> Job
Every line in the listing is to be echoed verbatim.

> Supplied information
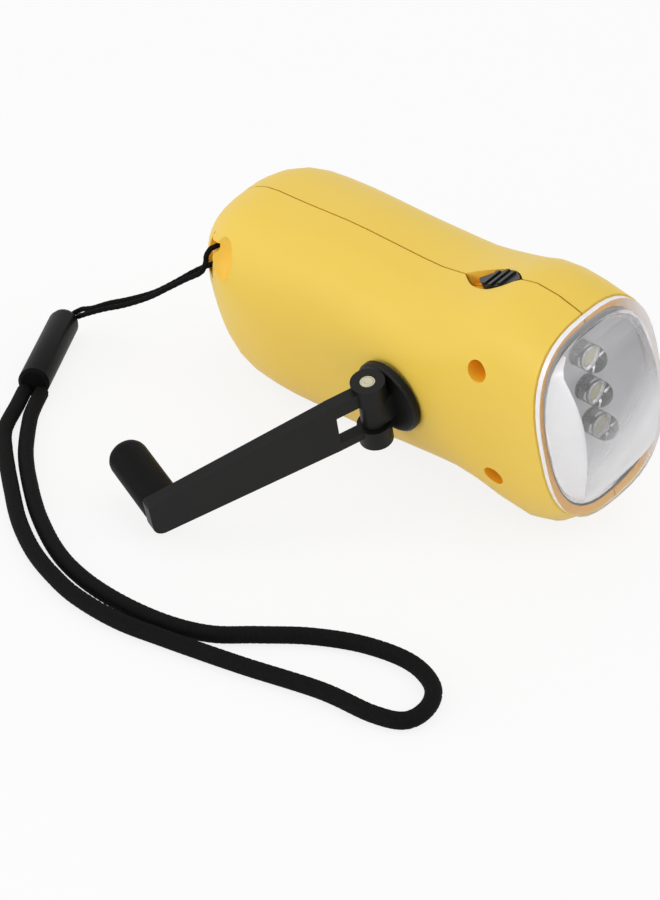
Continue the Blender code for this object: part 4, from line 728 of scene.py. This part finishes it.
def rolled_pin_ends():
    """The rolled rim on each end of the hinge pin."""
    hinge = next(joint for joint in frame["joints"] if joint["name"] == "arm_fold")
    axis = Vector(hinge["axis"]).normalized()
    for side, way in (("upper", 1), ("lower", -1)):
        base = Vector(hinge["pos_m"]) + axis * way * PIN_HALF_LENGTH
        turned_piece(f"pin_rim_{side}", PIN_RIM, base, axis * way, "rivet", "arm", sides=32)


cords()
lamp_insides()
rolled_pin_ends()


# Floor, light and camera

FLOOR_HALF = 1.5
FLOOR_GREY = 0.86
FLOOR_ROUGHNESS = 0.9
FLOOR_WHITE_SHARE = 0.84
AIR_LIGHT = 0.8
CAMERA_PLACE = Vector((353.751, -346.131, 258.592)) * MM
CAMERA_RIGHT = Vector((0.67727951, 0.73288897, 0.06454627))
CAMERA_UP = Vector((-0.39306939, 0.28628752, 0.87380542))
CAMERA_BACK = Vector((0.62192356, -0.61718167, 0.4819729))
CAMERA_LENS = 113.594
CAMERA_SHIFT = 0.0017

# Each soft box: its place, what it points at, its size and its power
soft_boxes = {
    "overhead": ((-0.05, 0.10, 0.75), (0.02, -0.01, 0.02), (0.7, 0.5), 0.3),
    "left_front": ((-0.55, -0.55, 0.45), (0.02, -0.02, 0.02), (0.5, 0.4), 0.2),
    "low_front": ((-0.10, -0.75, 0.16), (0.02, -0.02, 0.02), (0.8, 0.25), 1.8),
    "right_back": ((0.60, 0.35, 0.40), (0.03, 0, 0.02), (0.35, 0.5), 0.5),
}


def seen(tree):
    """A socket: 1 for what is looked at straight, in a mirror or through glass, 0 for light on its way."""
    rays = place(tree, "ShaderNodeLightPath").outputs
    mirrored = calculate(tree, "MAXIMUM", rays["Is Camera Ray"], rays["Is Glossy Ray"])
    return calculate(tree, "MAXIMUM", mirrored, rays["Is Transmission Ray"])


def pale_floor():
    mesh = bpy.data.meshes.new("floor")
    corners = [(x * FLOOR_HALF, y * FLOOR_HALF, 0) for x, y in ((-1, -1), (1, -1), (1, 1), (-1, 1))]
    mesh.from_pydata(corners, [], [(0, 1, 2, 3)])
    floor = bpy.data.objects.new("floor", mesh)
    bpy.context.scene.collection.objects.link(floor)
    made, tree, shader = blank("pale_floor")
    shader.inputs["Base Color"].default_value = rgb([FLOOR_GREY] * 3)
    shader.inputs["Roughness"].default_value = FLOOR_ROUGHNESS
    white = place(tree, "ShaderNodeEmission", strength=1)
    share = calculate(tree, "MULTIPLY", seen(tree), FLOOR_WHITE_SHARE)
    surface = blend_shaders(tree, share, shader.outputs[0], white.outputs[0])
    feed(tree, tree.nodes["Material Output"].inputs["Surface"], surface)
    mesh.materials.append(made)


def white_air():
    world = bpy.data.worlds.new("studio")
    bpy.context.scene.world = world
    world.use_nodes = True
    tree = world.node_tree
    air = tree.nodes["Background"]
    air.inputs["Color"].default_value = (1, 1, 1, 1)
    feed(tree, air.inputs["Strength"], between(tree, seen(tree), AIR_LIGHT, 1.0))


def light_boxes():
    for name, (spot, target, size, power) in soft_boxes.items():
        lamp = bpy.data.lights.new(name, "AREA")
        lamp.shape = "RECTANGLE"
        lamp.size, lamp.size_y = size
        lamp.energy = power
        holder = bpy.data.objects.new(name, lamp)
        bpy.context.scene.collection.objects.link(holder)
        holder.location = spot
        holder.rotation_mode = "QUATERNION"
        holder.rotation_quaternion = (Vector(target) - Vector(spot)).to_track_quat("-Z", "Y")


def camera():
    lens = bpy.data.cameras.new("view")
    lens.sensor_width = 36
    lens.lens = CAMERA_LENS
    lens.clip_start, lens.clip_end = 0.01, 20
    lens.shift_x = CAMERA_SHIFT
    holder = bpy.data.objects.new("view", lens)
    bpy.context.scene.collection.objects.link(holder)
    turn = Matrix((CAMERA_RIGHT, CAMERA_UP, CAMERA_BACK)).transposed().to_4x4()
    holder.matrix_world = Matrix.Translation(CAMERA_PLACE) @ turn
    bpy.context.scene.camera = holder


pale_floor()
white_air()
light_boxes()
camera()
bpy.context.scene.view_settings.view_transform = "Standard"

> Written answer
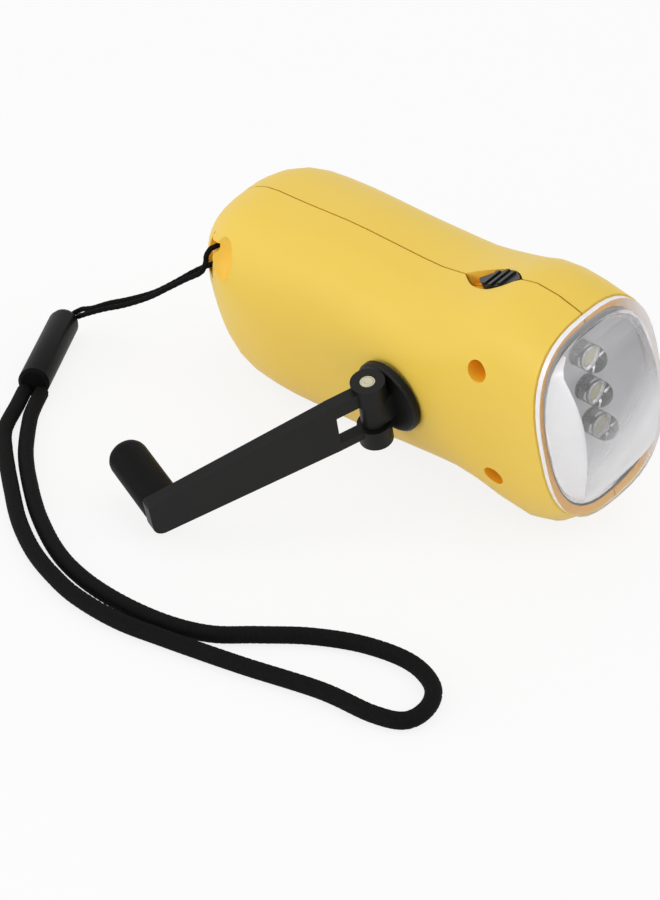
Continue the Blender code for this object: part 4, from line 728 of scene.py. This part finishes it.
def rolled_pin_ends():
    """The rolled rim on each end of the hinge pin."""
    hinge = next(joint for joint in frame["joints"] if joint["name"] == "arm_fold")
    axis = Vector(hinge["axis"]).normalized()
    for side, way in (("upper", 1), ("lower", -1)):
        base = Vector(hinge["pos_m"]) + axis * way * PIN_HALF_LENGTH
        turned_piece(f"pin_rim_{side}", PIN_RIM, base, axis * way, "rivet", "arm", sides=32)


cords()
lamp_insides()
rolled_pin_ends()


# Floor, light and camera

FLOOR_HALF = 1.5
FLOOR_GREY = 0.86
FLOOR_ROUGHNESS = 0.9
FLOOR_WHITE_SHARE = 0.84
AIR_LIGHT = 0.8
CAMERA_PLACE = Vector((353.751, -346.131, 258.592)) * MM
CAMERA_RIGHT = Vector((0.67727951, 0.73288897, 0.06454627))
CAMERA_UP = Vector((-0.39306939, 0.28628752, 0.87380542))
CAMERA_BACK = Vector((0.62192356, -0.61718167, 0.4819729))
CAMERA_LENS = 113.594
CAMERA_SHIFT = 0.0017

# Each soft box: its place, what it points at, its size and its power
soft_boxes = {
    "overhead": ((-0.05, 0.10, 0.75), (0.02, -0.01, 0.02), (0.7, 0.5), 0.3),
    "left_front": ((-0.55, -0.55, 0.45), (0.02, -0.02, 0.02), (0.5, 0.4), 0.2),
    "low_front": ((-0.10, -0.75, 0.16), (0.02, -0.02, 0.02), (0.8, 0.25), 1.8),
    "right_back": ((0.60, 0.35, 0.40), (0.03, 0, 0.02), (0.35, 0.5), 0.5),
}


def seen(tree):
    """A socket: 1 for what is looked at straight, in a mirror or through glass, 0 for light on its way."""
    rays = place(tree, "ShaderNodeLightPath").outputs
    mirrored = calculate(tree, "MAXIMUM", rays["Is Camera Ray"], rays["Is Glossy Ray"])
    return calculate(tree, "MAXIMUM", mirrored, rays["Is Transmission Ray"])


def pale_floor():
    mesh = bpy.data.meshes.new("floor")
    corners = [(x * FLOOR_HALF, y * FLOOR_HALF, 0) for x, y in ((-1, -1), (1, -1), (1, 1), (-1, 1))]
    mesh.from_pydata(corners, [], [(0, 1, 2, 3)])
    floor = bpy.data.objects.new("floor", mesh)
    bpy.context.scene.collection.objects.link(floor)
    made, tree, shader = blank("pale_floor")
    shader.inputs["Base Color"].default_value = rgb([FLOOR_GREY] * 3)
    shader.inputs["Roughness"].default_value = FLOOR_ROUGHNESS
    white = place(tree, "ShaderNodeEmission", strength=1)
    share = calculate(tree, "MULTIPLY", seen(tree), FLOOR_WHITE_SHARE)
    surface = blend_shaders(tree, share, shader.outputs[0], white.outputs[0])
    feed(tree, tree.nodes["Material Output"].inputs["Surface"], surface)
    mesh.materials.append(made)


def white_air():
    world = bpy.data.worlds.new("studio")
    bpy.context.scene.world = world
    world.use_nodes = True
    tree = world.node_tree
    air = tree.nodes["Background"]
    air.inputs["Color"].default_value = (1, 1, 1, 1)
    feed(tree, air.inputs["Strength"], between(tree, seen(tree), AIR_LIGHT, 1.0))


def light_boxes():
    for name, (spot, target, size, power) in soft_boxes.items():
        lamp = bpy.data.lights.new(name, "AREA")
        lamp.shape = "RECTANGLE"
        lamp.size, lamp.size_y = size
        lamp.energy = power
        holder = bpy.data.objects.new(name, lamp)
        bpy.context.scene.collection.objects.link(holder)
        holder.location = spot
        holder.rotation_mode = "QUATERNION"
        holder.rotation_quaternion = (Vector(target) - Vector(spot)).to_track_quat("-Z", "Y")


def camera():
    lens = bpy.data.cameras.new("view")
    lens.sensor_width = 36
    lens.lens = CAMERA_LENS
    lens.clip_start, lens.clip_end = 0.01, 20
    lens.shift_x = CAMERA_SHIFT
    holder = bpy.data.objects.new("view", lens)
    bpy.context.scene.collection.objects.link(holder)
    turn = Matrix((CAMERA_RIGHT, CAMERA_UP, CAMERA_BACK)).transposed().to_4x4()
    holder.matrix_world = Matrix.Translation(CAMERA_PLACE) @ turn
    bpy.context.scene.camera = holder


pale_floor()
white_air()
light_boxes()
camera()
bpy.context.scene.view_settings.view_transform = "Standard"